Ekonomi uzmanı Uğur Gürses, "Hazine ve Maliye Bakanı Lütfi Elvan ve Merkez Bankası Başkanı Naci Ağbal’ın kendilerine çizilen alanda ‘topu oyunda tutma’ çabası anlaşılabilir, son gelişmeler bunun da süresinin dolduğunu düşündürüyor" görüşünü savundu.
Gürses kişisel blogunda kaleme aldığı "Sular çekilince geldiğimiz eşik" başlıklı yazısında, "Türkiye’nin 2020’de pahalıya mal olan ekonomi politikasından sonraki yol haritası nedir? 6 Kasım’da ekonominin yönetiminin azledilmesiyle yerlerine gelen teknik nitelikleri ile öne çıkan siyasetçiler Lütfi Elvan ve Naci Ağbal olmuştu. Her ikisi de geçmiş ekonomi yönetiminin piyasaları sürüklediği güvensizlik eşiğinden çıkarmak için yanlış kararları ortadan kaldırdılar. Merkez Bankası iki kez faiz arttırarak TL’deki kanamayı durdurdu." düşüncesini dile getirdi.

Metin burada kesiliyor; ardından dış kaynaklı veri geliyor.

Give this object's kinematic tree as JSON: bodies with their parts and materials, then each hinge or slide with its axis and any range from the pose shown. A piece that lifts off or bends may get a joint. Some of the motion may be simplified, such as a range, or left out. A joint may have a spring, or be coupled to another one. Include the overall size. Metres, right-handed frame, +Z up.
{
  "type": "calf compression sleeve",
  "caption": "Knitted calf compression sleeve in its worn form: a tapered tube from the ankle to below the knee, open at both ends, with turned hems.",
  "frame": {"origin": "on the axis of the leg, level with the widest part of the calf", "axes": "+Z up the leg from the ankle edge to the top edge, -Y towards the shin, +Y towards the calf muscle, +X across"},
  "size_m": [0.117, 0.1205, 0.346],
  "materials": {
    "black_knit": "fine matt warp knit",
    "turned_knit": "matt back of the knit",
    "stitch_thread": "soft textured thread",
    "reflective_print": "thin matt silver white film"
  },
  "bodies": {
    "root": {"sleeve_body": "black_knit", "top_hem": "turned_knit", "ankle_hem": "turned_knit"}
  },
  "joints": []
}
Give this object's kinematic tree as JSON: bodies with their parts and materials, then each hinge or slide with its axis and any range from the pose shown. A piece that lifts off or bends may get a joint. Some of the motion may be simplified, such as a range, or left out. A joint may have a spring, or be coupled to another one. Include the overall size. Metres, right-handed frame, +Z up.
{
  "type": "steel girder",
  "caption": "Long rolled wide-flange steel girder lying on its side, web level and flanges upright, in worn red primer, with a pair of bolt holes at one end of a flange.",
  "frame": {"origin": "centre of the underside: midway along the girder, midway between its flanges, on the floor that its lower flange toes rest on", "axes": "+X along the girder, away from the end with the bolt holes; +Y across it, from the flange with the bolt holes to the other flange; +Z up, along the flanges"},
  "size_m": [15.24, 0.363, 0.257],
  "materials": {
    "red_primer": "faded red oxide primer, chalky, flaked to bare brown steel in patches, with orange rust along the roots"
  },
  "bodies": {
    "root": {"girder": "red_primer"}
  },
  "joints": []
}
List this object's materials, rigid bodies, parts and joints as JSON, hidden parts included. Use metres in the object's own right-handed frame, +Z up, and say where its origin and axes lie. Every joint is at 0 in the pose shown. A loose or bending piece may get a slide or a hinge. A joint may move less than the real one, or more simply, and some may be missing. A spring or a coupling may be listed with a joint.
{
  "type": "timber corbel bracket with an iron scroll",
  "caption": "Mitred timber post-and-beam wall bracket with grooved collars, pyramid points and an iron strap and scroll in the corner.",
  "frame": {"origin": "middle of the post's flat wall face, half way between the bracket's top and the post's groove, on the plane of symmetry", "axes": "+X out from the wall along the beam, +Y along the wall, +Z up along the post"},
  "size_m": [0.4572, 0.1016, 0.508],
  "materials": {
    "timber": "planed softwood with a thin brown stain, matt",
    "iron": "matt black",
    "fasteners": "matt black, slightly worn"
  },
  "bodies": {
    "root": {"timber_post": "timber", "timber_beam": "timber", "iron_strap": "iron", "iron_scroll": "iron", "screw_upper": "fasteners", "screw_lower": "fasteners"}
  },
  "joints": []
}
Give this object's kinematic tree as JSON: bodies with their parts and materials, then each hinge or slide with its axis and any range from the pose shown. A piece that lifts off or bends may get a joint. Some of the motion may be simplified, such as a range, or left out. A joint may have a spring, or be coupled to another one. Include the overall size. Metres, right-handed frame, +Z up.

Gürses, "Aradan iki ayı aşan bir süre geçti. Elvan ve Ağbal, ‘oyun alanlarında’ kendi kapasitelerinin farkında bir performans sergiliyor. Bu ‘kapasite’ tanımı, kendi teknik yeterliklerini değil, siyasi olarak kendilerine çizilen sınırı tarif ediyor. Öyle ki; son iki yılda alınan kararların altında imzası olan bürokratlarla istemiyor olsalar da çalışmaya devam ediyorlar. Öyle ya; bankaları kredi vermeye zorlayan kararları alan, rezervleri arka kapı yolları ile eriten, politika faizinin bile altında piyasaya para veren bürokratlar, sonra çıkıp parasal sıkılaştırma kararlarının gerekçesini, TL’nin istikrarını anlatan metinleri imzalıyor. TL’de enkaz yaratılırken resim verenler, bankanın itibar meselesini zehirleyen bir tabloda hâlâ duruyorlar." yorumunu yaptı.

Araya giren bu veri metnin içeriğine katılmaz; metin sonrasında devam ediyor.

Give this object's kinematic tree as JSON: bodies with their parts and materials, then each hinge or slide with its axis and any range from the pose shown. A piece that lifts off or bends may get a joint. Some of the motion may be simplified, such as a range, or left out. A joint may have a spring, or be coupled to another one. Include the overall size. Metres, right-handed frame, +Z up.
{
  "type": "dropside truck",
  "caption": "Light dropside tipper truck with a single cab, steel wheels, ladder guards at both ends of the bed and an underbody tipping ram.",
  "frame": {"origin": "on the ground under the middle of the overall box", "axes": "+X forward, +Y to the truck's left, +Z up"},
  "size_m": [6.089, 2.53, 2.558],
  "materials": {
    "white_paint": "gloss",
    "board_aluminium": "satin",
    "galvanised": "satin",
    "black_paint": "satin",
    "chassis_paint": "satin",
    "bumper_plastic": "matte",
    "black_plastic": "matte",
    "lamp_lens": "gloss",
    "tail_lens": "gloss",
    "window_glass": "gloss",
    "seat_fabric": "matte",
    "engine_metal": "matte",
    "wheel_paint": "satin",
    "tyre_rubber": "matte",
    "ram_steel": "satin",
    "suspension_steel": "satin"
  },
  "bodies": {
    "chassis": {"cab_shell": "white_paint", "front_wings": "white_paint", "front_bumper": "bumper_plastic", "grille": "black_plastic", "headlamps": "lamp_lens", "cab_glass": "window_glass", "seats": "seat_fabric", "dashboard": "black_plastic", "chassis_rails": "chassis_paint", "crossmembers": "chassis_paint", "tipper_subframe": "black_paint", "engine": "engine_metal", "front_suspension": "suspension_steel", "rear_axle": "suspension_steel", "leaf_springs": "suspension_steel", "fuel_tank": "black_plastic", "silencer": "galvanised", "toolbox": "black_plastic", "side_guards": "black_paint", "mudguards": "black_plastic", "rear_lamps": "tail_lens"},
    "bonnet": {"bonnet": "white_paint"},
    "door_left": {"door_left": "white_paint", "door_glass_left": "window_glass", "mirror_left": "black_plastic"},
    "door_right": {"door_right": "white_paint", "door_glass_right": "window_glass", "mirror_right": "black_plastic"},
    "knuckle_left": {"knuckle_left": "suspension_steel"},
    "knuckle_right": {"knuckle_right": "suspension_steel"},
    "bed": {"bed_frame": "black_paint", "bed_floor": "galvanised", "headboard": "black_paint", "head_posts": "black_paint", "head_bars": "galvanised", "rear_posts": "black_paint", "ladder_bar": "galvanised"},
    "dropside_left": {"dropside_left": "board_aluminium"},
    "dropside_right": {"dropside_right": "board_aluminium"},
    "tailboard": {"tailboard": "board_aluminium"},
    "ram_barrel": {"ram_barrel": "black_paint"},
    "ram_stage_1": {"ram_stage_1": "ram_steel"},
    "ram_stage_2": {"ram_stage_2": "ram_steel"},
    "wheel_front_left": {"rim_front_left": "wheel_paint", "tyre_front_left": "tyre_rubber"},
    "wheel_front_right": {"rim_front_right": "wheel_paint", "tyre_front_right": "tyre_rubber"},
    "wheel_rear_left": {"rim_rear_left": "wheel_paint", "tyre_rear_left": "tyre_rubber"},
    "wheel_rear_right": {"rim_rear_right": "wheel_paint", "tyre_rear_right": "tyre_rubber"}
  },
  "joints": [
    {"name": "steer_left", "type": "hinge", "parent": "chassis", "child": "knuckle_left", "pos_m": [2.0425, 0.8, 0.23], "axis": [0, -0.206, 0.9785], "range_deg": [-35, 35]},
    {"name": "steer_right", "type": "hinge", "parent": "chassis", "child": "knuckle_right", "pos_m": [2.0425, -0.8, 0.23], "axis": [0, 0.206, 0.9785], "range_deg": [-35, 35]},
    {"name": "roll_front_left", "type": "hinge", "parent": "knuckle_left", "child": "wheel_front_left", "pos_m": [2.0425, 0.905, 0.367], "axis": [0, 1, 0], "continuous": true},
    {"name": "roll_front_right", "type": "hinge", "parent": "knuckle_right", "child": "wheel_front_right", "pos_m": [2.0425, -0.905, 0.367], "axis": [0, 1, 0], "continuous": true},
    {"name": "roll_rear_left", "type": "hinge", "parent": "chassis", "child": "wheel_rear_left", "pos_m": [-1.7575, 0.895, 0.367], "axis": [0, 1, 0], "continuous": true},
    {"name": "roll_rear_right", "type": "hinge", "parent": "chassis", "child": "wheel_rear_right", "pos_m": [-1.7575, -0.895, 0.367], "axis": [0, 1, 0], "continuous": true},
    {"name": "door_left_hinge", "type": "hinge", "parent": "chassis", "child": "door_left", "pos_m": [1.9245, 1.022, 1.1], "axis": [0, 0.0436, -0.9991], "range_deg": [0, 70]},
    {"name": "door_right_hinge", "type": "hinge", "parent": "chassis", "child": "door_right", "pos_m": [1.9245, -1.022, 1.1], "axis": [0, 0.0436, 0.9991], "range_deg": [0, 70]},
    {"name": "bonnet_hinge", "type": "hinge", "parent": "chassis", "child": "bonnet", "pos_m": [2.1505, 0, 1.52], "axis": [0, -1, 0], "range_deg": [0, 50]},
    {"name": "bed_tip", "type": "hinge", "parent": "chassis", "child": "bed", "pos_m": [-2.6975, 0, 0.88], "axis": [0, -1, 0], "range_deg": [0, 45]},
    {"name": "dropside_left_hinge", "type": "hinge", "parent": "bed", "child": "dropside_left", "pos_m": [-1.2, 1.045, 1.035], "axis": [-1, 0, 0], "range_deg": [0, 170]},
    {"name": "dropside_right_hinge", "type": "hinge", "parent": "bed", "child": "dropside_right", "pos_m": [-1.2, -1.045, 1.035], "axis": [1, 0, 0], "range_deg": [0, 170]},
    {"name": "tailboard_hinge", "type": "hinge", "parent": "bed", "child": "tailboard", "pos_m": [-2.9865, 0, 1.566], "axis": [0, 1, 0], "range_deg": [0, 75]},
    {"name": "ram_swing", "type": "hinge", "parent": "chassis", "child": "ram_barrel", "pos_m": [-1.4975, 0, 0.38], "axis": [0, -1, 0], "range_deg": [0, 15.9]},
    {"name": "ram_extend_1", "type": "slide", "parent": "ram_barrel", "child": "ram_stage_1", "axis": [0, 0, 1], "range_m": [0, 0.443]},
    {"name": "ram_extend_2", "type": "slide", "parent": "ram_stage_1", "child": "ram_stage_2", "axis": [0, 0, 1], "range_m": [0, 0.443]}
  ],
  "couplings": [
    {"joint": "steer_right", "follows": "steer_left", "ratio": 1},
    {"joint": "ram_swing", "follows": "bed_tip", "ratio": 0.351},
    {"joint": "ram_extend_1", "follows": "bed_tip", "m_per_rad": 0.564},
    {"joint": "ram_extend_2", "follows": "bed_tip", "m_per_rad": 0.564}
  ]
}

Gürses, "Elvan ve Ağbal’ın kendilerine çizilen alanda ‘topu oyunda tutma’ çabası anlaşılabilir. Ancak son gelişmeler bunun da süresinin dolduğunu düşündürüyor. Hatalar yapılırken ses çıkaramayan, ses çıkaranın da başına iş açılan iş kesimi, şimdi yüksek faizlerden şikâyet ediyor. Ancak sorun tek başına faiz değil. TOBB Başkanı Rifat Hisarcıklıoğlu, bankaların faiz indiriminde zorluk çıkardıklarını, ancak faiz artırımına gelince daha hızlı davrandıklarını söylüyordu. Hisarcıklıoğlu çok açık ki şirketler kesimindeki derin krizi seslendiriyor." ifadesini kullandı.